What Atkinson accomplishes, more than that, is what every good spy story does. It makes you stand back and wonder if the world is not a set of intrigues within intrigues, stories wrapped in other stories, and so leaving a reader uncertain as to what is the significance of what is in any day’s newspaper: is the story a cover up or the straight poop? How can one ever tell? Imagining the possibilities is grounds for a headache. I feel that way with regard to the stories swirling around Brett Kavanaugh. That may seem a very topical reference but just think of his story and those of Dr. Ford and of his friends as being an example of how easy it is to dissemble in the clear of day and how the obvious becomes so hidden that the determination of what would seem very straightforward facts becomes a matter of speculation and so left to one’s political inclinations rather than any sense of truth. Less topically, everyone has to cope with the spy’s dilemma, which is the everyday metaphysics of deciding when a role is an identity and which of our identities is the real one, and even whether there can only be one real identity. So nihilism rules the day even if there is such a thing as truth that can be found out and so we are all in a spy novel.

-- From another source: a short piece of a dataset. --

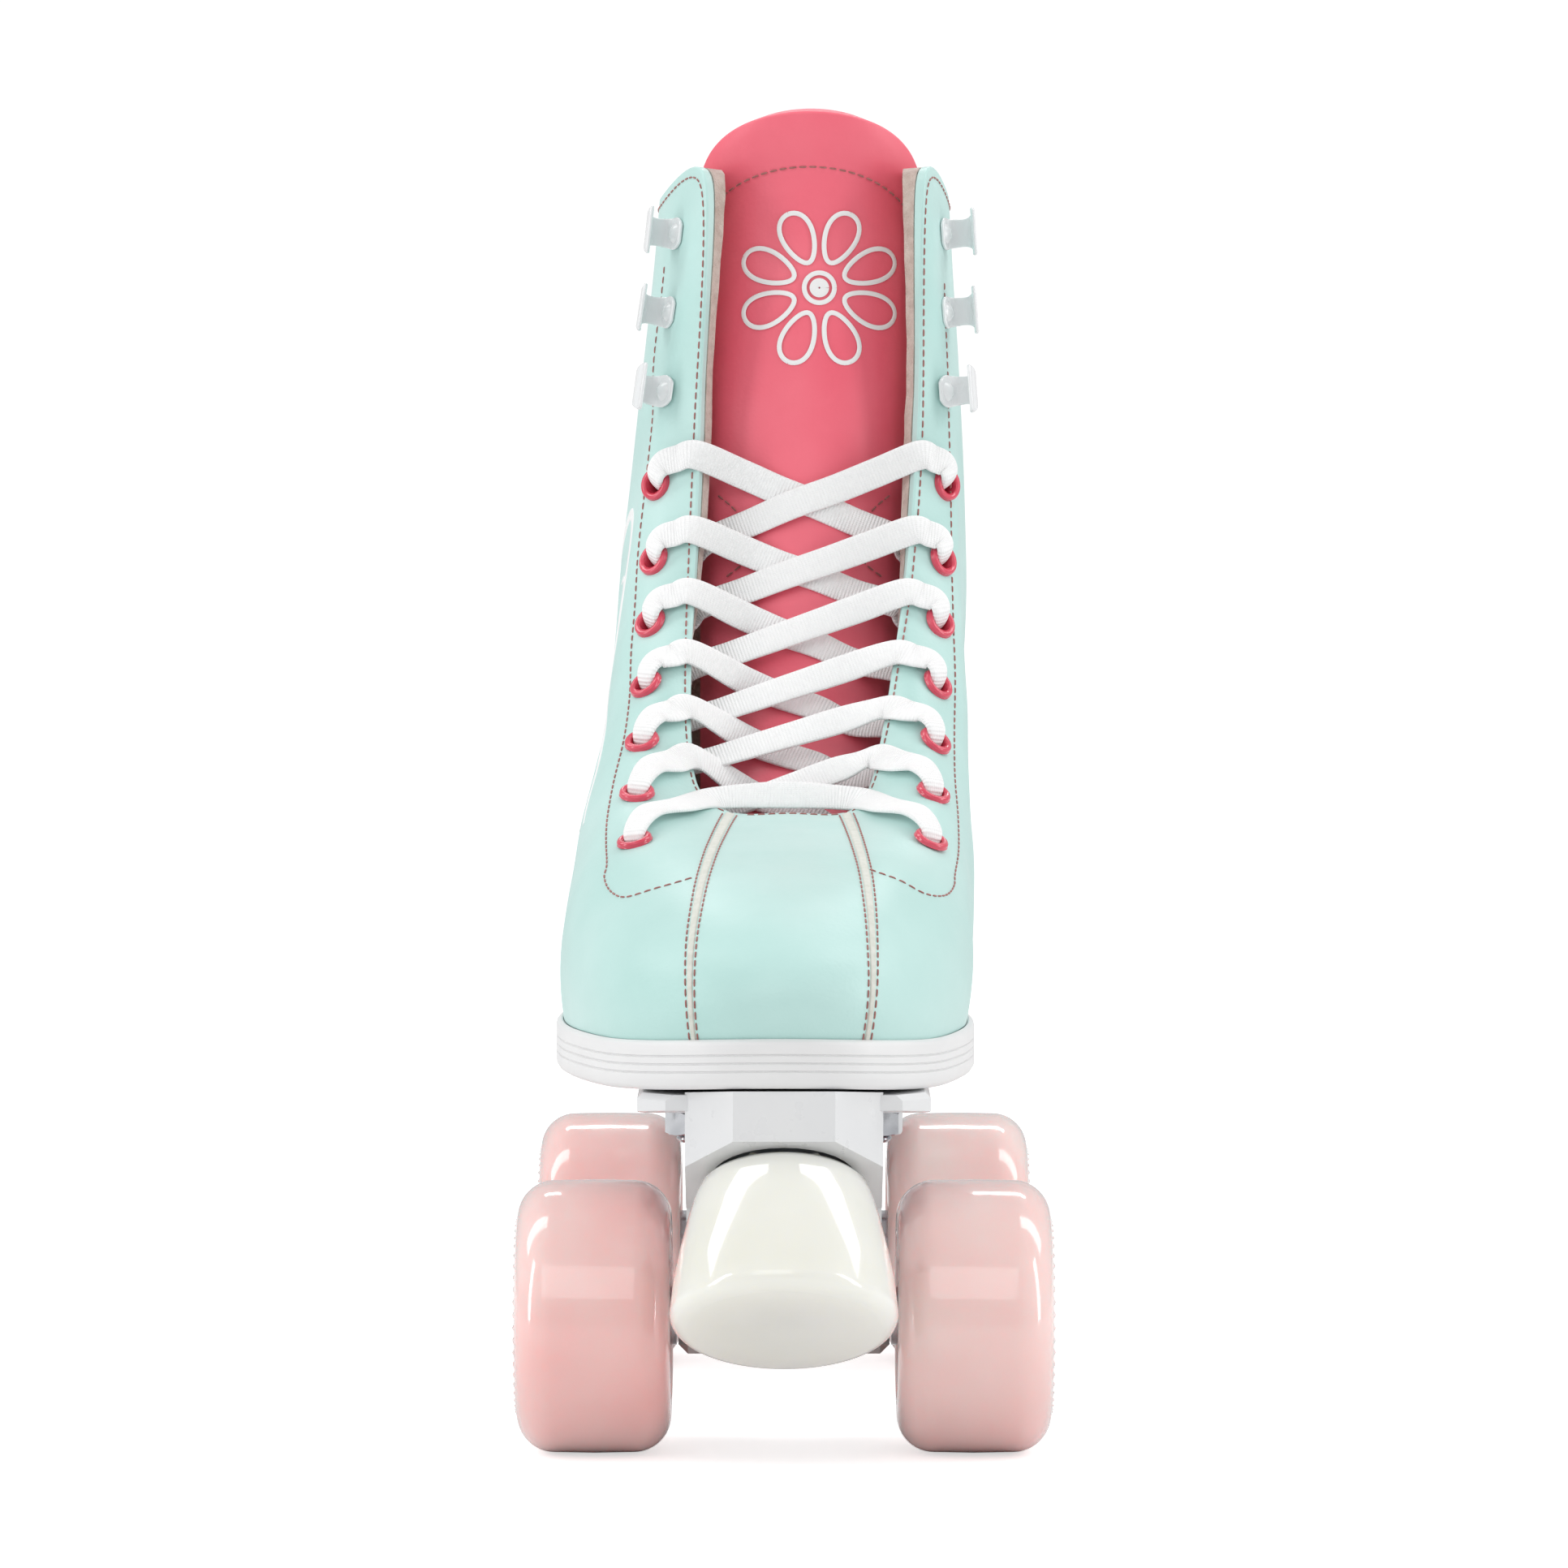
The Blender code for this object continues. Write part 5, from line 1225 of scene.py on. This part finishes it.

A word about the title. I don’t think I am giving too much away when I say that the content of the transcriptions Juliet makes of the Nazi sympathizers conversing next door do not hold a key to the plot, though many a spy novelist might well have had the plot turn on what was said and overheard being said. Mostly, the conversations had to do with innocuous gossip and perhaps not at all innocuous discussions of where RAF planes were being housed. (Britain was, after all, on the brink of being invaded, however much Atkinson deliberately keeps the events she portrays as a sideshow to the great events of the day.) The significance of the title, I take it, is that all of our lives are somewhat garbled and insufficient accounts of what we really say and do and so there is noone to put together an accurate transcription, that just being the nature of life. All in all, Atkinson’s is a solid performance: many metaphors; much food for thought.